Charlottesville specifically looked like a setup. The antifa heavily outnumbered the neo-Nazis. The governor and the mayor didn't seem interested in keeping the peace. Police weren't acting like police. Some officers even said they were ordered to stand down.

It was a Roman circus, a spectacle to distract the crowds. The neo-Nazis looked scary, but the noble antifa would soon dispatch them. Once again the heroic forces of good would triumph over the unenlightened. Blood would flow into the sands.

Yep, it was almost as if it were scripted. A myth for the ages.

Grand spectacle.

For your amusement.

With clearly defined winners and losers.

Morality would win, even if it meant breaking the law in the name of the greater good.

Nahh, I thought. You're imagining things. Even you couldn't be that paranoid and cynical. That would require a level of political manipulation unheard of since…

Since the last presidential election. Since the ongoing media campaign against Donald Trump. Since the astroturf effort to convince Congress that campaign finance was a grassroots demand for change. Since the climate change alarmists. Since the introduction of gender fluidity in public school curriculum.

Well, blistering blue blazes.

I had bought into it. While I had focused on saying that violent protest was unacceptable, the media had established the new Utterly Despicable Villains in American myth.

And if you dared hesitate too long before denouncing the Utterly Despicable Villains and all they stood for, well then, you lost your Moral Authority™ to speak at all.

And like a fool, I walked into it with my eyes wide open.

I had been had.

I'm sure there was no central office planning it. Just a bunch of like-minded opportunists who saw a chance to prove that the American Dream was fatally flawed. That the song of freedom draws on an Unpardonable Sin that persisted to this very day! That the American flag was eternally stained with the blood of the oppressed. There could be no hope in liberty. It was all a lie.

Something stinks.

We still have time to fix this. We can't let this deceit become the prevailing myth.

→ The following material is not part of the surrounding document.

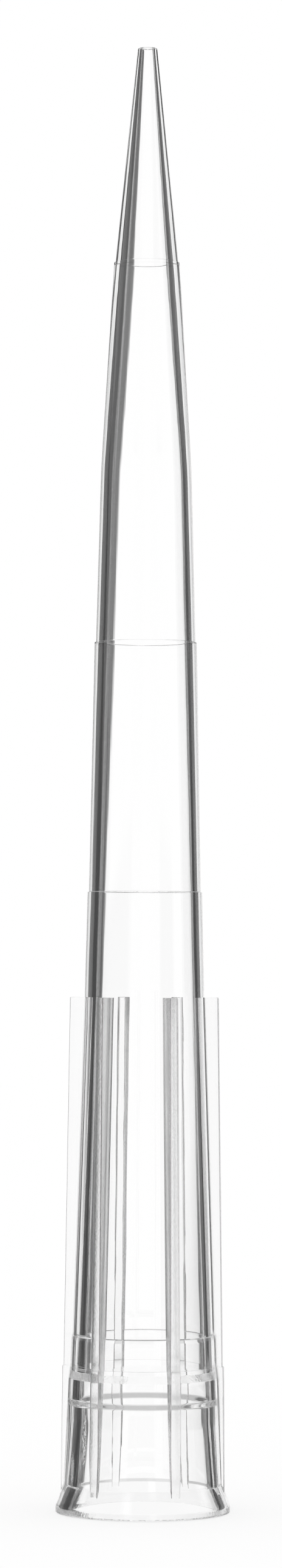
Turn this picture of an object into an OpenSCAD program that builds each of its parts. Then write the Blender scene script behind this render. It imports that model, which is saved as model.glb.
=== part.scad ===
// Ribbed pipette tip of clear polypropylene, moulded in one piece.
// It stands on its flared rim with the orifice up: the origin is at the
// centre of the rim, +Z runs along the axis to the orifice, and the
// dimensions are in millimetres.

/* [Overall] */
// Length from the rim to the orifice
length = 60; // [59:0.5:70]
// Outer diameter of the flared rim
rim_d = 7.13; // [7:0.01:8]

/* [Orifice] */
// Outer diameter of the cone at the orifice
orifice_outer_d = 0.8; // [0.7:0.01:1]
// Bore diameter at the orifice
orifice_bore_d = 0.46; // [0.3:0.01:0.6]
// Rounding of the orifice's outer edge
orifice_round = 0.05; // [0.02:0.01:0.1]

/* [Cone outside] */
// Outer diameter on the orifice side of the 10 microlitre ring
ring_10_d = 2.59; // [2.4:0.01:2.7]
// Outer diameter at the knee, where the cone grows steeper
knee_d = 3.72; // [3.6:0.01:3.8]
// Outer diameter on the orifice side of the 100 microlitre ring
ring_100_d = 4.1; // [4:0.01:4.2]
// Outer diameter on the orifice side of the 200 microlitre ring
ring_200_d = 4.59; // [4.5:0.01:4.7]
// Outer diameter of the cone level with the tops of the ribs
rib_top_cone_d = 4.91; // [4.85:0.01:5]
// Radial height of each graduation ring's step
ring_step = 0.055; // [0.02:0.005:0.06]
// Length of the bevel on each graduation ring's step
ring_bevel = 0.015; // [0.01:0.005:0.1]

/* [Places along the cone, from the orifice] */
// Distance of the 10 microlitre ring
ring_10_from_orifice = 8.86; // [8:0.01:10]
// Distance of the knee
knee_from_orifice = 17.35; // [15:0.01:20]
// Distance of the 100 microlitre ring
ring_100_from_orifice = 24.5; // [22:0.01:27]
// Distance of the 200 microlitre ring
ring_200_from_orifice = 34.73; // [30:0.01:36]

/* [Bore] */
// Bore diameter at the knee
knee_bore_d = 2.916; // [2.8:0.002:3]
// Bore diameter at the small end of the shoulder
shoulder_bore_d = 4.92; // [4.8:0.01:5]

/* [Socket] */
// Height of the small end of the shoulder above the rim
shoulder_top = 5.69; // [5.6:0.01:5.8]
// Height of the wide end of the shoulder, where the relief groove begins
shoulder_foot = 5.39; // [5.3:0.01:5.45]
// Diameter of the relief groove at the shoulder
groove_top_d = 5.28; // [5.2:0.01:5.36]
// Diameter of the relief groove next to the ledge
groove_foot_d = 5.33; // [5.2:0.01:5.36]
// Height at which the groove meets the ledge
ledge_top = 4.57; // [4.5:0.01:4.7]
// Height at which the ledge meets the sealing land
ledge_foot = 4.35; // [4.25:0.01:4.45]
// Diameter of the sealing land that grips the pipette's cone
land_d = 5.132; // [5.1:0.002:5.2]
// Length of the sealing land
land_length = 0.77; // [0.4:0.01:1]
// Bore diameter at the kink, where the mouth begins to flare
kink_bore_d = 5.48; // [5.4:0.01:5.6]
// Height of the kink in the bore
kink_bore_z = 1.01; // [0.9:0.01:1.1]
// Bore diameter at the rim
mouth_d = 6.24; // [6:0.01:6.3]

/* [Collar outside] */
// Height of the collar ring
collar_ring_z = 7.2; // [6.8:0.01:8]
// Outer diameter on the orifice side of the collar ring
collar_ring_d = 5.79; // [5.75:0.01:5.85]
// Radial height of the collar ring's step
collar_ring_step = 0.04; // [0.02:0.01:0.06]
// Length of the bevel on the collar ring's step
collar_ring_bevel = 0.04; // [0.02:0.01:0.2]
// Height of the parting step between the two halves of the mould
parting_z = 5.92; // [5.85:0.01:6.2]
// Outer diameter on the orifice side of the parting step
parting_d = 5.974; // [5.93:0.002:6.02]
// Radial height of the parting step on the wall
parting_step = 0.015; // [0.01:0.005:0.02]
// Outer diameter level with the wide end of the shoulder
shoulder_outer_d = 6.13; // [6.1:0.01:6.2]
// Outer diameter at the kink, where the flare begins
kink_outer_d = 6.47; // [6.45:0.01:6.6]
// Height of the kink on the outside
kink_outer_z = 1.12; // [1.1:0.01:1.2]
// Height at which the flare reaches the rim's full diameter
rim_height = 0.27; // [0.25:0.01:0.5]

/* [Ribs] */
// Number of ribs
rib_count = 6; // [3:1:8]
// Angle of the first rib from the -Y direction
rib_turn = 23.5; // [0:0.5:60]
// Height of the tops of the ribs above the rim
rib_top_z = 20.95; // [16:0.01:22]
// Outer diameter across the ribs at their tops
rib_top_d = 6.1; // [5.6:0.01:6.3]
// Outer diameter across the ribs on the orifice side of the parting step
rib_parting_d = 6.51; // [6.3:0.01:6.6]
// Radial height of the parting step on the ribs
rib_parting_step = 0.05; // [0.01:0.01:0.06]
// Outer diameter across the ribs where they run into the flare
rib_foot_d = 6.69; // [6.64:0.01:6.8]
// Thickness of a rib where it leaves the wall
rib_root_w = 0.52; // [0.45:0.01:0.6]
// Draft angle of a rib's sides, which makes it thinner towards its face
rib_draft = 8; // [2:0.5:12]
// Thickness of a rib where it runs into the flare
rib_foot_w = 0.38; // [0.3:0.01:0.45]
// Height above which a rib has its full thickness
rib_full_z = 3.3; // [2:0.1:5]

/* [Hidden] */
$fn = 128;
ARC_STEPS = 6;
RIM_ROUND = 0.1;
MOUTH_BREAK = 0.03;
RIB_BURY = 0.2;
RIB_REACH = 1;
RUN_OVERLAP = 0.1;
CUT = 1;
ring_10_z = length - ring_10_from_orifice;
knee_z = length - knee_from_orifice;
ring_100_z = length - ring_100_from_orifice;
ring_200_z = length - ring_200_from_orifice;
land_foot = ledge_foot - land_length;
orifice_taper = atan2((ring_10_d - orifice_outer_d) / 2, ring_10_from_orifice);
rib_pitch = 360 / rib_count;
clear_natural = [0.9, 0.92, 0.93, 0.45];

// Points of a circular arc about [x, z], from angle a to angle b
function arc(x, z, r, a, b) =
    [for (i = [0 : ARC_STEPS]) let (t = a + (b - a) * i / ARC_STEPS) [x + r * cos(t), z + r * sin(t)]];

// Two points of a bevelled step outwards, read from the orifice down
function step_out(d, z, rise, bevel) = [[d / 2, z], [d / 2 + rise, z - bevel]];

// Half section of the outside, from the axis at the orifice to the axis at the rim
function outer_section() = concat(
    [[0, length]],
    arc(orifice_outer_d / 2 - orifice_round, length - orifice_round, orifice_round, 90, orifice_taper),
    step_out(ring_10_d, ring_10_z, ring_step, ring_bevel),
    [[knee_d / 2, knee_z]],
    step_out(ring_100_d, ring_100_z, ring_step, ring_bevel),
    step_out(ring_200_d, ring_200_z, ring_step, ring_bevel),
    [[rib_top_cone_d / 2, rib_top_z]],
    step_out(collar_ring_d, collar_ring_z, collar_ring_step, collar_ring_bevel),
    [[parting_d / 2, parting_z],
     [parting_d / 2 + parting_step, parting_z],
     [shoulder_outer_d / 2, shoulder_foot],
     [kink_outer_d / 2, kink_outer_z],
     [rim_d / 2, rim_height]],
    arc(rim_d / 2 - RIM_ROUND, RIM_ROUND, RIM_ROUND, 0, -90),
    [[0, 0]]);

// Half section of the bore, past both ends of the wall
function bore_section() = [
    [0, length + CUT],
    [orifice_bore_d / 2, length + CUT],
    [orifice_bore_d / 2, length],
    [knee_bore_d / 2, knee_z],
    [shoulder_bore_d / 2, shoulder_top],
    [groove_top_d / 2, shoulder_foot],
    [groove_foot_d / 2, ledge_top],
    [land_d / 2, ledge_foot],
    [land_d / 2, land_foot],
    [kink_bore_d / 2, kink_bore_z],
    [mouth_d / 2, MOUTH_BREAK],
    [mouth_d / 2 + MOUTH_BREAK, 0],
    [mouth_d / 2 + MOUTH_BREAK, -CUT],
    [0, -CUT]];

// Half section of the space that the ribs fill out to their faces
function rib_section() = [
    [0, rib_top_z],
    [rib_top_d / 2, rib_top_z],
    [rib_parting_d / 2, parting_z],
    [rib_parting_d / 2 + rib_parting_step, parting_z],
    [rib_foot_d / 2, kink_outer_z],
    [rib_foot_d / 2, rim_height],
    [0, rim_height]];

// Half the thickness of a rib at a height above the wall
function rib_half(above) = rib_root_w / 2 - above * tan(rib_draft);

// One rib up a straight run of the wall, from radius low_r at height low_z
// to radius high_r at height high_z, and on below that run by the length given
module rib_run(low_r, low_z, high_r, high_z, below) {
    translate([0, -low_r, low_z])
        rotate([-atan2(low_r - high_r, high_z - low_z), 0, 0])
            translate([0, 0, -below])
                linear_extrude(height = norm([low_r - high_r, high_z - low_z]) + below)
                    polygon([
                        [-rib_half(-RIB_BURY), RIB_BURY],
                        [rib_half(-RIB_BURY), RIB_BURY],
                        [rib_half(RIB_REACH), -RIB_REACH],
                        [-rib_half(RIB_REACH), -RIB_REACH]]);
}

// One rib's outline seen from in front, narrower at its foot
module rib_front() {
    foot = rib_foot_w / 2;
    root = rib_root_w / 2;
    clear = rib_root_w;
    polygon([
        [-foot, rim_height],
        [foot, rim_height],
        [foot, kink_outer_z],
        [root, rib_full_z],
        [clear, rib_full_z],
        [clear, rib_top_z + CUT],
        [-clear, rib_top_z + CUT],
        [-clear, rib_full_z],
        [-root, rib_full_z],
        [-foot, kink_outer_z]]);
}

// One rib along -Y, not yet trimmed to its face
module rib() {
    ring_r = collar_ring_d / 2;
    intersection() {
        union() {
            rib_run(kink_outer_d / 2, kink_outer_z,
                ring_r + collar_ring_step, collar_ring_z, kink_outer_z - rim_height);
            rib_run(ring_r, collar_ring_z, rib_top_cone_d / 2, rib_top_z, RUN_OVERLAP);
        }
        rotate([90, 0, 0]) linear_extrude(height = rim_d / 2) rib_front();
    }
}

// All the ribs, trimmed to the tapering envelope of their faces
module ribs() {
    intersection() {
        rotate_extrude() polygon(rib_section());
        union() {
            for (i = [0 : rib_count - 1])
                rotate(rib_turn + i * rib_pitch) rib();
        }
    }
}

// The whole tip: the wall and its ribs, with the bore through both
module tip_body() {
    color(clear_natural)
        difference() {
            union() {
                rotate_extrude() polygon(outer_section());
                ribs();
            }
            rotate_extrude() polygon(bore_section());
        }
}

tip_body();
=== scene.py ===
"""A clear pipette tip, moulded in one piece, standing on its flared rim.

The wall, its ribs and its bore are one closed mesh, built from the same
dimensions as the CAD solid but with finer curves, soft corners and the
small faults of a real moulding. All lengths below are in millimetres.
"""

import functools
import math

import bpy
import numpy as np
from mathutils import Matrix


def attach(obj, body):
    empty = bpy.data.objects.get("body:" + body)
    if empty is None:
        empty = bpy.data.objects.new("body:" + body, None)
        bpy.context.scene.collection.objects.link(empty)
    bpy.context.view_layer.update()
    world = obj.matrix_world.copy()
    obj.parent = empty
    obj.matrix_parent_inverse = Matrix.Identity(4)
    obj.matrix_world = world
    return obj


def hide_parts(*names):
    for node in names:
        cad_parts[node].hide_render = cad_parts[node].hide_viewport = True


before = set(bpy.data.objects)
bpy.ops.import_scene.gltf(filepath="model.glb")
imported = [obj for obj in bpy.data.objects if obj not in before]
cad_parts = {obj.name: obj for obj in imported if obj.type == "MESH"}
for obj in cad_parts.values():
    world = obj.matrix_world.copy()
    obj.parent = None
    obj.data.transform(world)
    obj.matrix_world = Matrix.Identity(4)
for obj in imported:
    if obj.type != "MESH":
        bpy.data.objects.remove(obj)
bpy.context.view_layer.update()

MM = 0.001
WHITE = (1.0, 1.0, 1.0, 1.0)

RIB_TOP = 20.95
RIB_TOP_WALL = 2.455  # radius of the wall there

# The wall's outside from the base to the orifice: (radius, height, how far the corner's
# rounding reaches along each side, how matte the surface is from there to the next point)
OUTSIDE = [
    (3.465, 0.0, 0.0, 1.0),
    (3.565, 0.0, 0.08, 0.6),
    (3.565, 0.27, 0.04, 0.03),
    (3.235, 1.12, 0.02, 0.0),
    (3.065, 5.39, 0.1, 0.0),
    (3.002, 5.92, 0.004, 0.0),
    (2.987, 5.92, 0.004, 0.0),
    (2.945, 7.03, 0.03, 0.0),
    (2.92, 7.17, 0.02, 0.0),
    (2.893, 7.2, 0.006, 0.0),
    (RIB_TOP_WALL, RIB_TOP, 0.0, 0.0),
    (2.351, 25.25, 0.003, 0.0),
    (2.296, 25.265, 0.003, 0.0),
    (2.103, 35.485, 0.003, 0.0),
    (2.048, 35.5, 0.003, 0.0),
    (1.86, 42.65, 0.8, 0.0),
    (1.35, 51.12, 0.003, 0.0),
    (1.295, 51.135, 0.003, 0.0),
    (0.4, 60.0, 0.05, 0.0),
    (0.3, 60.0, 0.0, 0.0),
]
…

America still does have a Dream. We can make a better World for ourselves and our children. Sure, we'll make mistakes, but we'll fix them. Nothing is carved in stone except the promise of a better tomorrow if we try hard enough. Our sins and our mistakes are our own. Recognizing those mistakes, fixing those mistakes, learning from those mistakes, that's the foundation we need. We're not locked into the sins of our fathers. Blame does not lead to the future.

Hope and liberty does. Take yours, if you dare.